**WORK TO BE COMPLETED**
Exactly repeat the lines starting at the one that holds "Write the Blender Python" and ending at the one that holds "and hollow behind.". Both end lines count; leave out everything else.
* BEGIN PROVIDED INFORMATION *
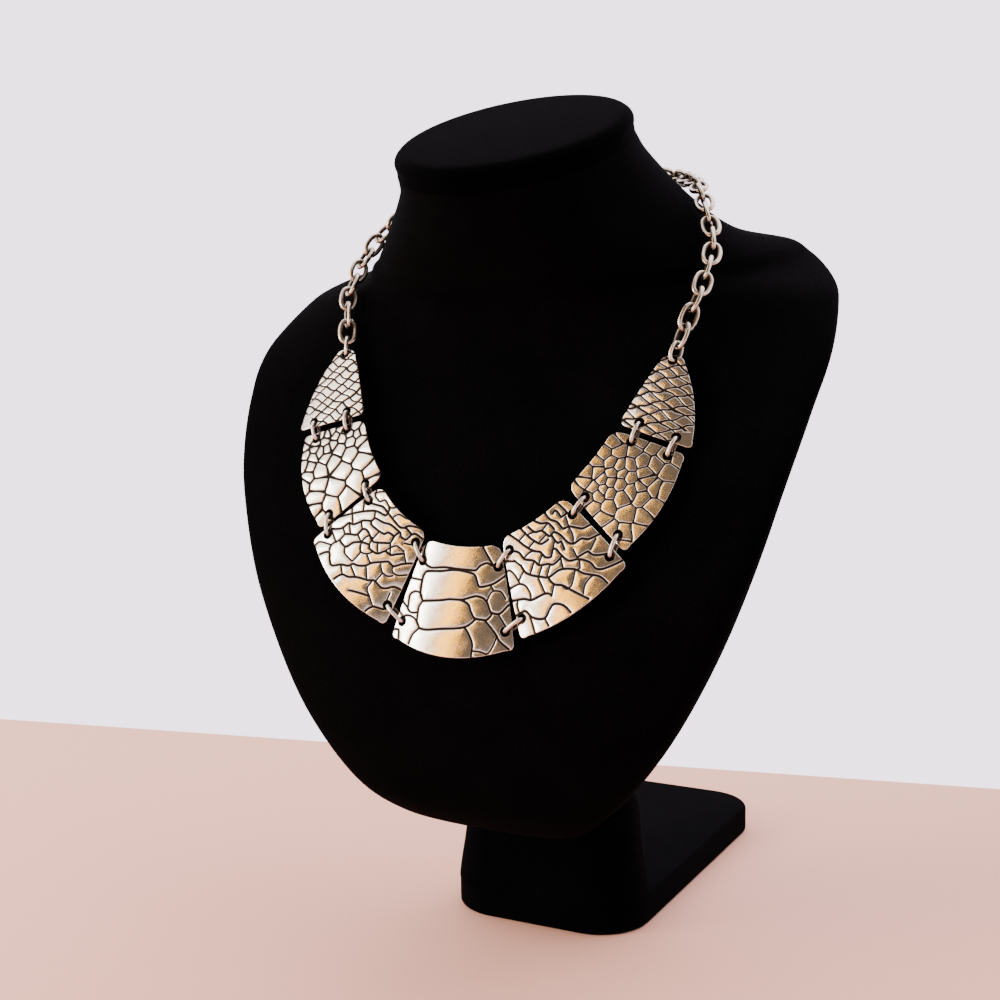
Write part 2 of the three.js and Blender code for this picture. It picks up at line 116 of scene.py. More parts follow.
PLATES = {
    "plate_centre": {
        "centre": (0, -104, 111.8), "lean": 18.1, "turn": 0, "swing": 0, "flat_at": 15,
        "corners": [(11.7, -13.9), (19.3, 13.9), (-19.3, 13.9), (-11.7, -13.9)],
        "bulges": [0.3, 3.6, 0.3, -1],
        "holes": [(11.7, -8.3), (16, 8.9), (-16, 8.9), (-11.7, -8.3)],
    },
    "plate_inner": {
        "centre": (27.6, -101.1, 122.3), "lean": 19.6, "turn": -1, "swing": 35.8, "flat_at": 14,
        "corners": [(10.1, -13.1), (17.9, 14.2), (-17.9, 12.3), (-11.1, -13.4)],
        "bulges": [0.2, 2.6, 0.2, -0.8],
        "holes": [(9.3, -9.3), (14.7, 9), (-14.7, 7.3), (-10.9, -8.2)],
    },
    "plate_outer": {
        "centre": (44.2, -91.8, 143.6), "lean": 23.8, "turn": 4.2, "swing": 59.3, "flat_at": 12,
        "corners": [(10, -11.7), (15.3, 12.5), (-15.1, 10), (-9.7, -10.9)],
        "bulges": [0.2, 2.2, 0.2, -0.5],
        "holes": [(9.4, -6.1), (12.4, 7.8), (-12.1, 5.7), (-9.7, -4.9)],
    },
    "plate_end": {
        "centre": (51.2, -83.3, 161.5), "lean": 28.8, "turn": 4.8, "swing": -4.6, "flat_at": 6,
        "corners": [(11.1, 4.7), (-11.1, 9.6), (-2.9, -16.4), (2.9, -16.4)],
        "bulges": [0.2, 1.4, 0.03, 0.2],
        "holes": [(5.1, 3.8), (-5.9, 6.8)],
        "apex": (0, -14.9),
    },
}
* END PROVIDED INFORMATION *
* BEGIN PROVIDED INFORMATION *
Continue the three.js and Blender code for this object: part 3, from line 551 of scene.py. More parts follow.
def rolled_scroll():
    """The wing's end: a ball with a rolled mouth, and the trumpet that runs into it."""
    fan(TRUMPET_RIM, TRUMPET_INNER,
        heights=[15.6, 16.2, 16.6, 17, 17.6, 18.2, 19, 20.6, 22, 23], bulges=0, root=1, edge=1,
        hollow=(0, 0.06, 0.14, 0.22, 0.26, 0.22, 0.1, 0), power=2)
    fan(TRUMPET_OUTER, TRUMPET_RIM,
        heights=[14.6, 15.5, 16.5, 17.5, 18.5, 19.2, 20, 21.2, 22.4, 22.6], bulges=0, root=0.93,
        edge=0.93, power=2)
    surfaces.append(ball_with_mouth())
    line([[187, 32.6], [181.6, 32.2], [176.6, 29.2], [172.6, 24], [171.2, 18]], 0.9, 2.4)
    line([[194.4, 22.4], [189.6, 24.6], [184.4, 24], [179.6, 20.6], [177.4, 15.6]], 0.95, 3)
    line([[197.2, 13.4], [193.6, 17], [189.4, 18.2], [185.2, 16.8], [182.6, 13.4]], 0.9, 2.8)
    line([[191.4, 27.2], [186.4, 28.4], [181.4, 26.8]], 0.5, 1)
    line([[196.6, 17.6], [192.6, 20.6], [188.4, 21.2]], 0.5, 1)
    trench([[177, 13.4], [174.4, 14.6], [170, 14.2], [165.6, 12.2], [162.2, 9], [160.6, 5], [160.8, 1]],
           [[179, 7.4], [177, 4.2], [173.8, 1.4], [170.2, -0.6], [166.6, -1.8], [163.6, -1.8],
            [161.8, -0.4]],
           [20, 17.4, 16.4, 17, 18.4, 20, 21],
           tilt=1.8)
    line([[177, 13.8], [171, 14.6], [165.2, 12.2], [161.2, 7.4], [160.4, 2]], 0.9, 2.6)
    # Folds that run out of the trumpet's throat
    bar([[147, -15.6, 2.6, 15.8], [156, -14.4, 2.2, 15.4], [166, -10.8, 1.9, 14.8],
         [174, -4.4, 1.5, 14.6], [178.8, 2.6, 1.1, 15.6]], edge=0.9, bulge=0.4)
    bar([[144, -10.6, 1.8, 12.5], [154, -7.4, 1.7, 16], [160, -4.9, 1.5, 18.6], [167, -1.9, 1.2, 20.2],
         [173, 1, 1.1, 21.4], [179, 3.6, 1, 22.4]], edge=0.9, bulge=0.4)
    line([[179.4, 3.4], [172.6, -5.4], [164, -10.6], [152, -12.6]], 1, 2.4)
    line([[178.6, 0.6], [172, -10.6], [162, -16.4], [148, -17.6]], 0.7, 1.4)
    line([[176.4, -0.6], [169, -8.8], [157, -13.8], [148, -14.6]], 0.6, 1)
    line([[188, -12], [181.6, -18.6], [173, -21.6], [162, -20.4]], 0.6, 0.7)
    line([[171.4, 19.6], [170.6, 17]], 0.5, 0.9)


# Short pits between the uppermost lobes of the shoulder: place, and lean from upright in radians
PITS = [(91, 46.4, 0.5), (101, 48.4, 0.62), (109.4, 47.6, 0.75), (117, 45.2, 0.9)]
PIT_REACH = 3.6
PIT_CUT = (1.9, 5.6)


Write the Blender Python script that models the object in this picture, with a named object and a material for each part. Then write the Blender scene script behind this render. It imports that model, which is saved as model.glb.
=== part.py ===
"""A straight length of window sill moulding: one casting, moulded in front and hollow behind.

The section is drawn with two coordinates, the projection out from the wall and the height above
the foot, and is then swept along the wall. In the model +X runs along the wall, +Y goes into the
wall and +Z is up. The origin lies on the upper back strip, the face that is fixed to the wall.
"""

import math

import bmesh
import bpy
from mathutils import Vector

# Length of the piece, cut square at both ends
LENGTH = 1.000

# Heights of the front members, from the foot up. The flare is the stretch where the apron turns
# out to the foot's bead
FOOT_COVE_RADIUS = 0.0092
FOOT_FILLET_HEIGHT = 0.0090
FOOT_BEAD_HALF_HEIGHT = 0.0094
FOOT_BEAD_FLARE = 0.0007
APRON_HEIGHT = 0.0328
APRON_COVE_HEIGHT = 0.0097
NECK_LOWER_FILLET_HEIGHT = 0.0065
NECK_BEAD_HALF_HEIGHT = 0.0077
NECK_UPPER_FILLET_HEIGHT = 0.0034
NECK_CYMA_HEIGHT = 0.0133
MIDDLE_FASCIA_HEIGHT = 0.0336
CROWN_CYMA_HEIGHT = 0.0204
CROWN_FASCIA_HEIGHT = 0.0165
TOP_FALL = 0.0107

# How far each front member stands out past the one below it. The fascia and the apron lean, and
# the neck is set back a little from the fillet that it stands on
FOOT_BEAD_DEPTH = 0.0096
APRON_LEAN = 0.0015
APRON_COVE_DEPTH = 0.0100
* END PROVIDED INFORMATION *
* BEGIN PROVIDED INFORMATION *
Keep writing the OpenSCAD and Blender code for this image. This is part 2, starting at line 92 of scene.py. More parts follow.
* END PROVIDED INFORMATION *
**WORKED SOLUTION**
Write the Blender Python script that models the object in this picture, with a named object and a material for each part. Then write the Blender scene script behind this render. It imports that model, which is saved as model.glb.
=== part.py ===
"""A straight length of window sill moulding: one casting, moulded in front and hollow behind.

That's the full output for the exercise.